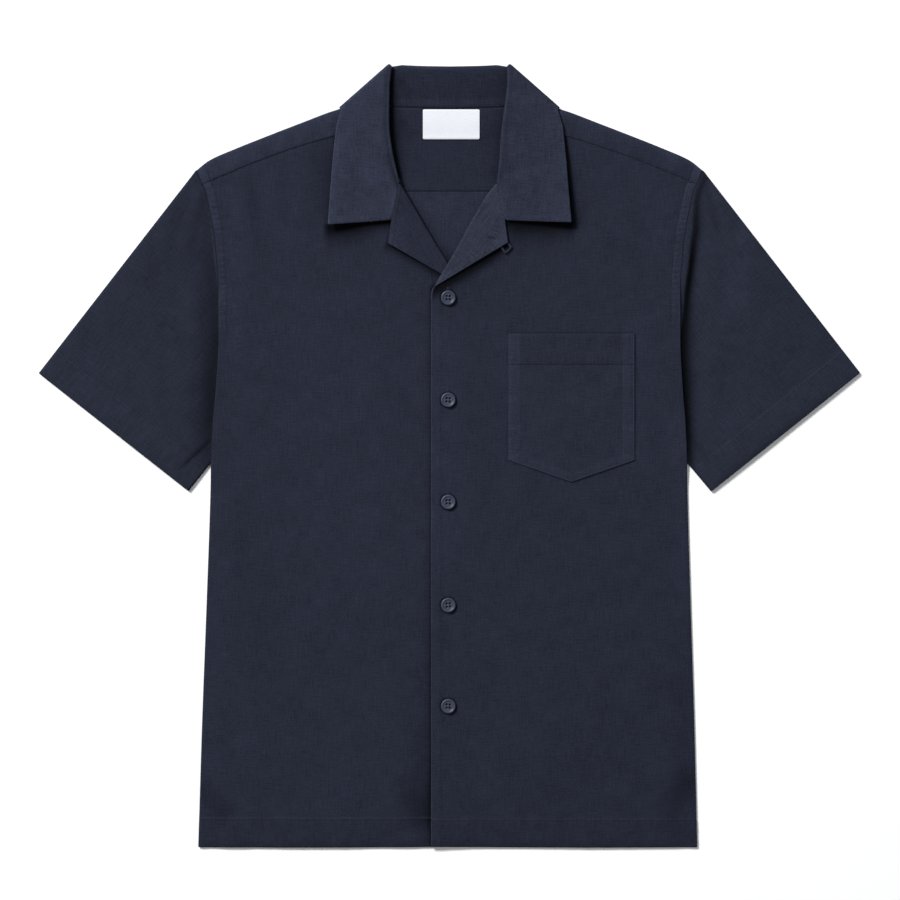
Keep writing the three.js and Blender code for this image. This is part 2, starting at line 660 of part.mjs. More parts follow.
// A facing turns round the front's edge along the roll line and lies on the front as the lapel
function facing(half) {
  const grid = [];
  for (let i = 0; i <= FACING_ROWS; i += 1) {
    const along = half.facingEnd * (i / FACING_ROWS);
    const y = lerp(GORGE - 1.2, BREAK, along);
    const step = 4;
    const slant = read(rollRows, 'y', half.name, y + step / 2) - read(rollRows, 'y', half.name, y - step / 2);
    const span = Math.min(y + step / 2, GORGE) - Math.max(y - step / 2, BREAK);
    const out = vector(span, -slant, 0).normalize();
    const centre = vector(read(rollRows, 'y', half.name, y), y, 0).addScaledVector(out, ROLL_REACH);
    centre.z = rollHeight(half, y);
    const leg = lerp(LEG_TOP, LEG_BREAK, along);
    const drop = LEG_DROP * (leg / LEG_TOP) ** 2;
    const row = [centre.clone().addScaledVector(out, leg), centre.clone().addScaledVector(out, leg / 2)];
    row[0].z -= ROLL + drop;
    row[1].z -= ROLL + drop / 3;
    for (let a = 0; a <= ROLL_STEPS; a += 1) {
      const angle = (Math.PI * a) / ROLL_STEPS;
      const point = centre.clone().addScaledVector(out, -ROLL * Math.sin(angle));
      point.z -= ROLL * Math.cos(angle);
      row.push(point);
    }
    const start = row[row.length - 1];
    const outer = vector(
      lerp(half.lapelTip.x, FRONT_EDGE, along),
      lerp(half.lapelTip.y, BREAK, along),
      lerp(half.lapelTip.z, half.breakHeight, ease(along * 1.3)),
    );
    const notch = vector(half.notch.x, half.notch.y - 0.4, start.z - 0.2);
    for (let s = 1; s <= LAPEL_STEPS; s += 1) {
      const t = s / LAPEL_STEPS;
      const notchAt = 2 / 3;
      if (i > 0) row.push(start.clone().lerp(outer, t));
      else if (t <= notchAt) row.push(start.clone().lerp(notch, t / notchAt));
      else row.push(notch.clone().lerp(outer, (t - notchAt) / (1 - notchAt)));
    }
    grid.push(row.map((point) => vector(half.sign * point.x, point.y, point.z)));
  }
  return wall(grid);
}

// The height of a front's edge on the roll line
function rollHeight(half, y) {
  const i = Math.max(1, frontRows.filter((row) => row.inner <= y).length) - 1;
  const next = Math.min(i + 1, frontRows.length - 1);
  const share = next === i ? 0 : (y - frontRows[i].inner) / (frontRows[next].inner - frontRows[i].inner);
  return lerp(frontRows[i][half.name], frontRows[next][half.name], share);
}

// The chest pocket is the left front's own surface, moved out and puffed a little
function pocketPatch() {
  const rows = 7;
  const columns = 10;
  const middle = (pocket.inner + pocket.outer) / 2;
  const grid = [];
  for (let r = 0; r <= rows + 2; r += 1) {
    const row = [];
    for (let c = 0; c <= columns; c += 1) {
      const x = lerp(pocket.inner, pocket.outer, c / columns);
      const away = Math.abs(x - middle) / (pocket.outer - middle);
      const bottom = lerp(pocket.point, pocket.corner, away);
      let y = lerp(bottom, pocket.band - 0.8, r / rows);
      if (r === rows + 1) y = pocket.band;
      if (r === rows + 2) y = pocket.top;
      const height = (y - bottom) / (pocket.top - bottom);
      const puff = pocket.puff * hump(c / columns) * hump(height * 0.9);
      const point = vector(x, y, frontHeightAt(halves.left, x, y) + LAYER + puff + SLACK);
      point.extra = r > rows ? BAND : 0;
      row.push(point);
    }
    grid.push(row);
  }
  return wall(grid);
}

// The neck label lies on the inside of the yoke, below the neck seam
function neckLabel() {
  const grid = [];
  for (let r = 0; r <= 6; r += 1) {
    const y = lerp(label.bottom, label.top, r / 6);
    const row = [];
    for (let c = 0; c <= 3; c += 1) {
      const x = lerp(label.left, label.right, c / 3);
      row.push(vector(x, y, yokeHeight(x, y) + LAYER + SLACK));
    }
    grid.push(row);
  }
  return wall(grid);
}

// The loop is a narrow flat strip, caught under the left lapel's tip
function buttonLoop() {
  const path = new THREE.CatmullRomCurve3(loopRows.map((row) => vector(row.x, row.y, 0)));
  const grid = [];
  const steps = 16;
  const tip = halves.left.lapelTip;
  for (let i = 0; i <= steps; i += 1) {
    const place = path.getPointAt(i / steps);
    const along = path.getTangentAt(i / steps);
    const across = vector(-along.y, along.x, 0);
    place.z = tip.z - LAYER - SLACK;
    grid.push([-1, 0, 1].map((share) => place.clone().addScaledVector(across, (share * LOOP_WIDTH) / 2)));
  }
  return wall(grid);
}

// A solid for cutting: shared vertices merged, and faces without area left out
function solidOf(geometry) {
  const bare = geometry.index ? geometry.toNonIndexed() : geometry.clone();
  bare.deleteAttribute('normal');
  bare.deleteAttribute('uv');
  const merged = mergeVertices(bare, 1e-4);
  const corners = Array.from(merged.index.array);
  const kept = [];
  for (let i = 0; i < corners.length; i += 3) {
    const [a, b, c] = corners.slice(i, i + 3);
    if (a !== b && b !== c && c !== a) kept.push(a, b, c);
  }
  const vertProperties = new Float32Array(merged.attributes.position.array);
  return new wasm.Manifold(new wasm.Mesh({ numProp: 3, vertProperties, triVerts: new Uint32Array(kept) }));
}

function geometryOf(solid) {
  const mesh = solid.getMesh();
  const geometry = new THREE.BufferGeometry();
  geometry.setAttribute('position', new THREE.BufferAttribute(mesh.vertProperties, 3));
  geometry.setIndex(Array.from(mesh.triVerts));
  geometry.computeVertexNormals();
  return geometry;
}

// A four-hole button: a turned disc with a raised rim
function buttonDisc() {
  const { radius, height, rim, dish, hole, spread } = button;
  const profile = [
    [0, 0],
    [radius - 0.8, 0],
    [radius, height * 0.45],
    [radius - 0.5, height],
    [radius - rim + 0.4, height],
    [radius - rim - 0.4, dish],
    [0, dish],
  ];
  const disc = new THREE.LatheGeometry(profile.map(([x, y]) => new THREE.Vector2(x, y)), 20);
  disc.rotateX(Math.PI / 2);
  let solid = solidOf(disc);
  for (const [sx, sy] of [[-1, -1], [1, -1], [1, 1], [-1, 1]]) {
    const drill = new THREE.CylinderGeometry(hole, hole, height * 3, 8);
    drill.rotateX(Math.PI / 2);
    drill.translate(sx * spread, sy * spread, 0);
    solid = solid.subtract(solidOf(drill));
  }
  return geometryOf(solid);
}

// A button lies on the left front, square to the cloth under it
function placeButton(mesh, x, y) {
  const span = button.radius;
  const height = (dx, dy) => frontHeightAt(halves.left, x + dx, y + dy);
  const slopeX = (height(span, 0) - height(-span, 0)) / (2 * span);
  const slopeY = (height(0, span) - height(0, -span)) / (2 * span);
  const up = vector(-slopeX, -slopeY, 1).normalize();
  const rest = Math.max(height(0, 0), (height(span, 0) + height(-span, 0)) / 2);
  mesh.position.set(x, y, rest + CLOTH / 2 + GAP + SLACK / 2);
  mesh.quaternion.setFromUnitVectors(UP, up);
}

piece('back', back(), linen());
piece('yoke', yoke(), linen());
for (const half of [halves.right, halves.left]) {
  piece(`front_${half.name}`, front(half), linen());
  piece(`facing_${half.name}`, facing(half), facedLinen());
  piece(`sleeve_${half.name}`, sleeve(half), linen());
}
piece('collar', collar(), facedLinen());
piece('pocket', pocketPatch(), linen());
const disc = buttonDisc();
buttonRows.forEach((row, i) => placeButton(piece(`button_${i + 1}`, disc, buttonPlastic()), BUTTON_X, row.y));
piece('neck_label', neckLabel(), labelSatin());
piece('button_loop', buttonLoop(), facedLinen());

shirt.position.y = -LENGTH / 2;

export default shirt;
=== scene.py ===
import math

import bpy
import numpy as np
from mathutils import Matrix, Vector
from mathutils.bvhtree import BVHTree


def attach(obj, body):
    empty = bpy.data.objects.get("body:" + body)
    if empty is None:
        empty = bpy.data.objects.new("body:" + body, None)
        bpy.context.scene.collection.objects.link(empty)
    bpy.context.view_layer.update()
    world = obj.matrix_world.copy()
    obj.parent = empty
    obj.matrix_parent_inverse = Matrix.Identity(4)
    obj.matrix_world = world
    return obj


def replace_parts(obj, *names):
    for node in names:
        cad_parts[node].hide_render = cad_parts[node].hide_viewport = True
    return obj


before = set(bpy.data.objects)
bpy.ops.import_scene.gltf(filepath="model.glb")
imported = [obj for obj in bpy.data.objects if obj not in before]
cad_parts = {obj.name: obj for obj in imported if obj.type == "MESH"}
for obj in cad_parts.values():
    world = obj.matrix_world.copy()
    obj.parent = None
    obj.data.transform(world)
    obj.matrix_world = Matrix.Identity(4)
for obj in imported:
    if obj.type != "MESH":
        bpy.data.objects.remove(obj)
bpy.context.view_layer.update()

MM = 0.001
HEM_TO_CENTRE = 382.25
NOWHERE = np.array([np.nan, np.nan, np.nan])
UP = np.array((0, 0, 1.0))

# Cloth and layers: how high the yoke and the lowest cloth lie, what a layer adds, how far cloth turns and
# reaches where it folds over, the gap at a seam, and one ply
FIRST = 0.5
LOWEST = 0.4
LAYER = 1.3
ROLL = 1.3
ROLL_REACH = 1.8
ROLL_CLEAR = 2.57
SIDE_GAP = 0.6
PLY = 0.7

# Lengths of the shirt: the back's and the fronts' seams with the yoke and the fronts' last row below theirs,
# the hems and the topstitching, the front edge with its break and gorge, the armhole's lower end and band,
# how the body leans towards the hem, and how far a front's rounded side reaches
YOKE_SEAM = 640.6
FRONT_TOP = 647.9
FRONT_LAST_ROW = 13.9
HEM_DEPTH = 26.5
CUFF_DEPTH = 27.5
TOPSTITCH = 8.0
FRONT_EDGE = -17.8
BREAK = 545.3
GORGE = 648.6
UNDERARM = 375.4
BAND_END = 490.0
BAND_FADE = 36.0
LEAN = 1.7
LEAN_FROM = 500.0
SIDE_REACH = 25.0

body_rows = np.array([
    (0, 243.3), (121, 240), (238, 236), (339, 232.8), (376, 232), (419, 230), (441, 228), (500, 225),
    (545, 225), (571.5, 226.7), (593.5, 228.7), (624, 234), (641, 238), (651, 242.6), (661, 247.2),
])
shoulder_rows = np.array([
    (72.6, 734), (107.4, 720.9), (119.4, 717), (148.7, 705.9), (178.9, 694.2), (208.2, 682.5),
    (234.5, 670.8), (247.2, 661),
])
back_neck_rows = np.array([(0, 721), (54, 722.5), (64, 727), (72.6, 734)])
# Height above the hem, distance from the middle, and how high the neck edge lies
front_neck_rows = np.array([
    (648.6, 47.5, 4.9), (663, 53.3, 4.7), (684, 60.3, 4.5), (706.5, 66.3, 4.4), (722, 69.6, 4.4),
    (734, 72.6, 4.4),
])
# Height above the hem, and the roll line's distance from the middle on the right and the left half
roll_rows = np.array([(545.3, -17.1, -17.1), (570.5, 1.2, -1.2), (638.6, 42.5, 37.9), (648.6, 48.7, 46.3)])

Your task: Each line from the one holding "piece('back', back(), linen());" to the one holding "obj.matrix_parent_inverse = Matrix.Identity(4)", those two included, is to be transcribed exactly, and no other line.

Task solution:
piece('back', back(), linen());
piece('yoke', yoke(), linen());
for (const half of [halves.right, halves.left]) {
  piece(`front_${half.name}`, front(half), linen());
  piece(`facing_${half.name}`, facing(half), facedLinen());
  piece(`sleeve_${half.name}`, sleeve(half), linen());
}
piece('collar', collar(), facedLinen());
piece('pocket', pocketPatch(), linen());
const disc = buttonDisc();
buttonRows.forEach((row, i) => placeButton(piece(`button_${i + 1}`, disc, buttonPlastic()), BUTTON_X, row.y));
piece('neck_label', neckLabel(), labelSatin());
piece('button_loop', buttonLoop(), facedLinen());

shirt.position.y = -LENGTH / 2;

export default shirt;
=== scene.py ===
import math

import bpy
import numpy as np
from mathutils import Matrix, Vector
from mathutils.bvhtree import BVHTree


def attach(obj, body):
    empty = bpy.data.objects.get("body:" + body)
    if empty is None:
        empty = bpy.data.objects.new("body:" + body, None)
        bpy.context.scene.collection.objects.link(empty)
    bpy.context.view_layer.update()
    world = obj.matrix_world.copy()
    obj.parent = empty
    obj.matrix_parent_inverse = Matrix.Identity(4)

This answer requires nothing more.